I just realized the amount of time that’s passed since I last shared something here is almost same amount of time that it would have taken for me to have a baby. So weird.
Perhaps what’s happened is that I have given birth but it was much more that I was creating the self that I’ve finally become and am so proud to be.
Honestly? I don’t know and I don’t care. What matters most is that I am here.
This past week felt like the final obstacle to top off everything I know now that I had to go through to be deserving of being here and now. Last Tuesday was the official end to a somewhat serious relationship I was in that had to end.
My (now) ex-boyfriend had slowly and steadily become abusive toward me. I’m safe now and was able to end things safely but I am AMAZED that it could end the way it did.
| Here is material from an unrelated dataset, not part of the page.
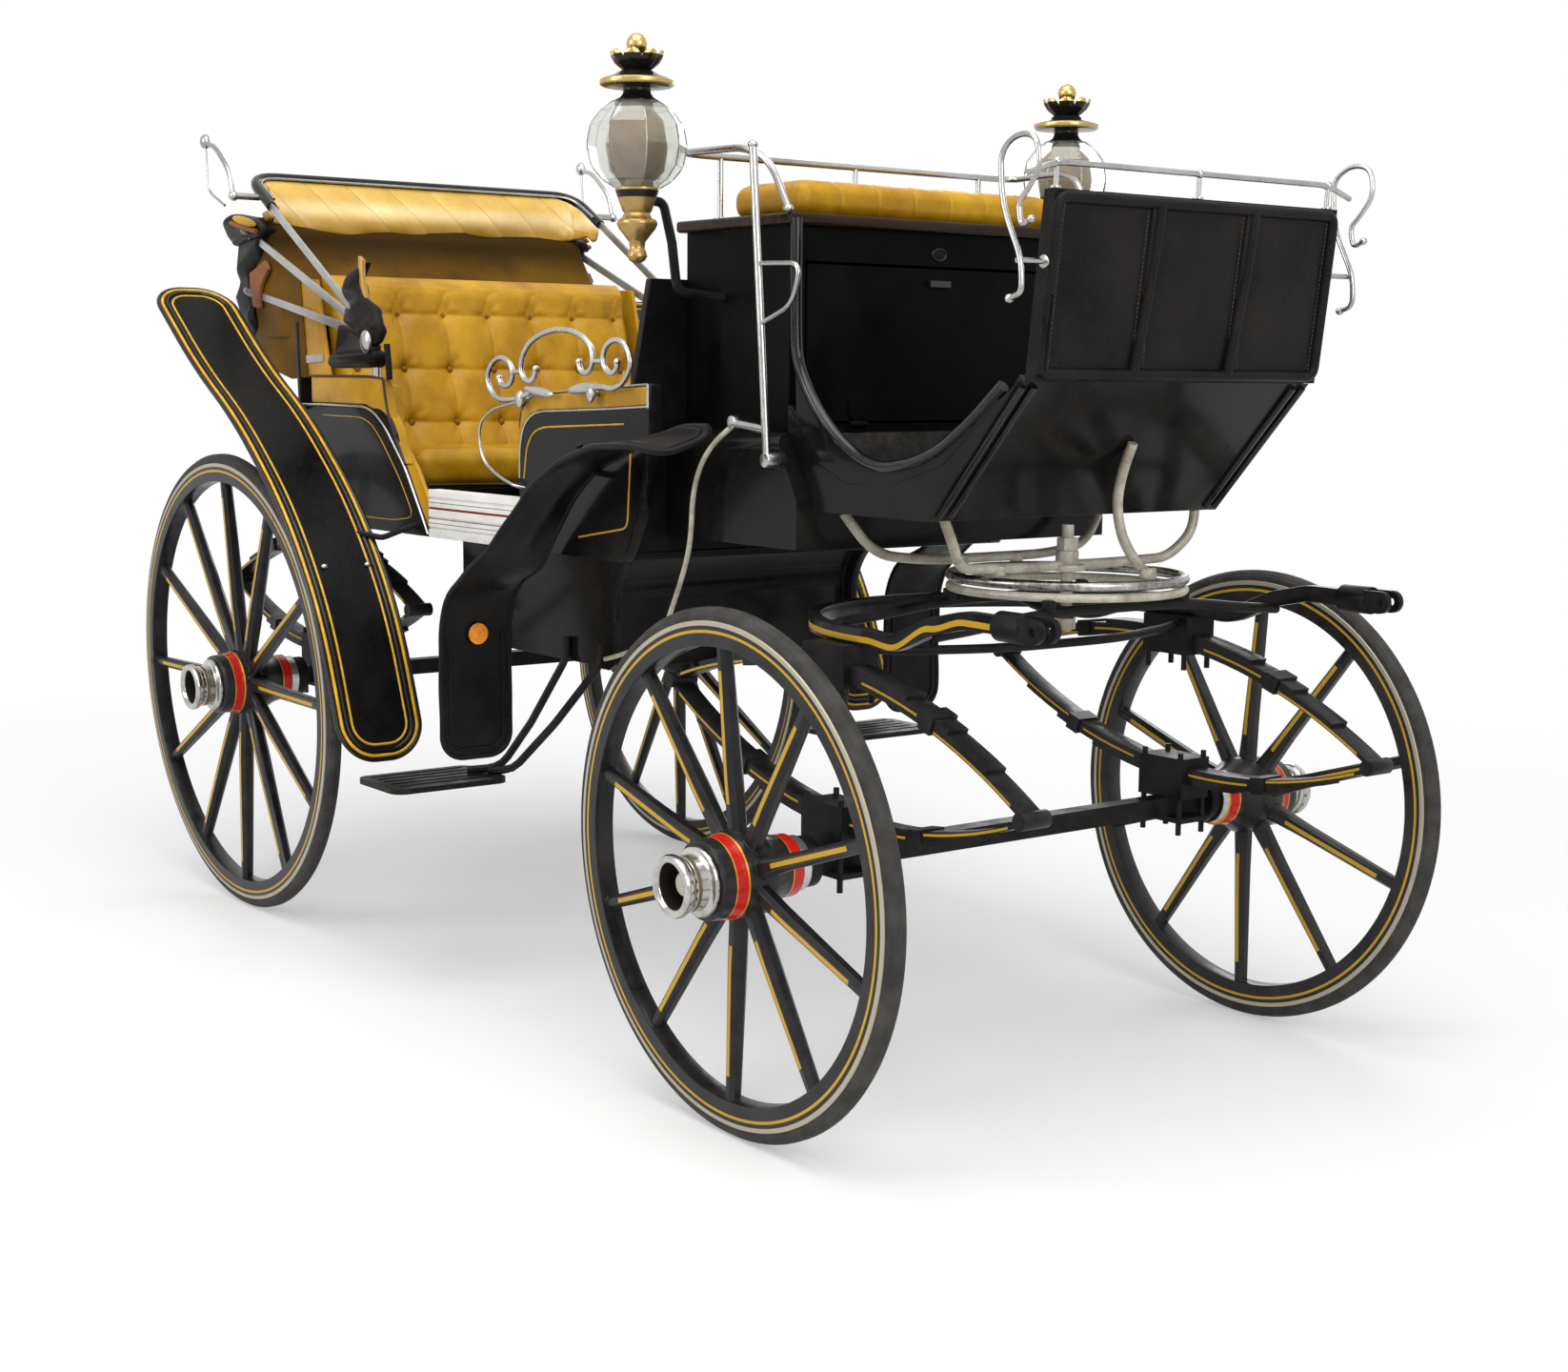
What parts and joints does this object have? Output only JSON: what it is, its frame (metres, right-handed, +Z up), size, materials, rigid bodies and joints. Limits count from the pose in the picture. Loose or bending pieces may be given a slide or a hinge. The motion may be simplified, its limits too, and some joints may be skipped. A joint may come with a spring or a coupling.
{
  "type": "horse drawn carriage",
  "caption": "Open four-wheeled horse drawn carriage with a raised coachman's seat, folded hood, elliptic springs and a fifth-wheel forecarriage.",
  "frame": {"origin": "on the ground under the middle of the overall length and width", "axes": "+X forward, +Y to the carriage's left, +Z up"},
  "size_m": [3.1629, 1.589, 1.9337],
  "materials": {
    "black_paint": "worn gloss black coach paint",
    "black_iron": "black painted wrought iron",
    "wheel_paint": "black painted wood with yellow lining",
    "tyre_rubber": "solid rubber tyre",
    "silver": "silver plate",
    "white_iron": "worn silver-white paint",
    "lamp_brass": "dull gold lacquer",
    "lamp_black": "black lacquer",
    "lamp_glass": "clear bevelled glass",
    "yellow_leather": "buttoned yellow leather",
    "black_leather": "black dash and hood leather",
    "wood_edge": "dark varnished wood",
    "cable_sheath": "cream cable sheath"
  },
  "bodies": {
    "carriage_body": {"rear_axle": "black_iron", "rear_springs": "black_iron", "rear_spring_clamps": "black_iron", "top_ring": "silver", "fifth_wheel_irons": "white_iron", "king_bolt": "white_iron", "boot": "black_paint", "lower_boot": "black_paint", "seat_box": "black_paint", "driver_seat_board": "wood_edge", "driver_cushion": "yellow_leather", "driver_seat_rail": "silver", "dash": "black_leather", "dash_rail": "silver", "well": "black_paint", "body_floor": "black_paint", "sill_plates": "silver", "front_quarter_panels": "black_paint", "rear_quarter_panels": "black_paint", "back_panel": "black_paint", "front_bulkhead": "black_paint", "seat_frame": "black_paint", "seat_cushion": "yellow_leather", "seat_back": "yellow_leather", "arm_pads": "yellow_leather", "rear_wings": "black_paint", "front_wings": "black_paint", "wing_stays": "black_iron", "steps": "black_iron", "lamp_bodies": "lamp_brass", "lamp_caps": "lamp_black", "lamp_globes": "lamp_glass", "lamp_brackets": "black_iron", "hood_bows": "black_paint", "hood_stays": "silver", "hood_leather": "black_leather", "grab_handles": "silver", "brake_lever": "silver", "brake_cable": "cable_sheath"},
    "forecarriage": {"front_axle": "black_iron", "front_springs": "black_iron", "front_spring_clamps": "black_iron", "futchells": "wheel_paint", "shaft_jaws": "black_iron", "lower_ring": "white_iron", "transoms": "black_iron"},
    "seat_box_flap": {"seat_box_flap": "black_paint"},
    "front_left_wheel": {"front_left_wheel": "wheel_paint", "front_left_tyre": "tyre_rubber", "front_left_hub_cap": "silver"},
    "front_right_wheel": {"front_right_wheel": "wheel_paint", "front_right_tyre": "tyre_rubber", "front_right_hub_cap": "silver"},
    "rear_left_wheel": {"rear_left_wheel": "wheel_paint", "rear_left_tyre": "tyre_rubber", "rear_left_hub_cap": "silver"},
    "rear_right_wheel": {"rear_right_wheel": "wheel_paint", "rear_right_tyre": "tyre_rubber", "rear_right_hub_cap": "silver"}
  },
  "joints": [
    {"name": "steer", "type": "hinge", "parent": "carriage_body", "child": "forecarriage", "pos_m": [1.1765, 0, 0.938], "axis": [0, 0, 1], "range_deg": [-45, 45]},
    {"name": "seat_box_flap_hinge", "type": "hinge", "parent": "carriage_body", "child": "seat_box_flap", "pos_m": [0.8105, 0, 1.226], "axis": [0, 1, 0], "range_deg": [0, 85]},
    {"name": "front_left_wheel_spin", "type": "hinge", "parent": "forecarriage", "child": "front_left_wheel", "pos_m": [1.0565, 0.669, 0.46395], "axis": [0, 0.9996, -0.0297], "continuous": true},
    {"name": "front_right_wheel_spin", "type": "hinge", "parent": "forecarriage", "child": "front_right_wheel", "pos_m": [1.0565, -0.669, 0.46395], "axis": [0, 0.9996, 0.0297], "continuous": true},
    {"name": "rear_left_wheel_spin", "type": "hinge", "parent": "carriage_body", "child": "rear_left_wheel", "pos_m": [-1.0235, 0.669, 0.55791], "axis": [0, 0.9996, -0.0297], "continuous": true},
    {"name": "rear_right_wheel_spin", "type": "hinge", "parent": "carriage_body", "child": "rear_right_wheel", "pos_m": [-1.0235, -0.669, 0.55791], "axis": [0, 0.9996, 0.0297], "continuous": true}
  ]
}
The more time passes, the more I realize how bad it was getting and I’m sure once I’m done typing this and I hit publish, I will have a much needed good cry. I still cannot believe I let myself get into such a terrible relationship with someone.
I am completely ashamed that I was already a domestic violence survivor and now (again) after I really felt like I was in a good place? How could I have let this happen to myself.
Clearly, I’m still processing what’s happened.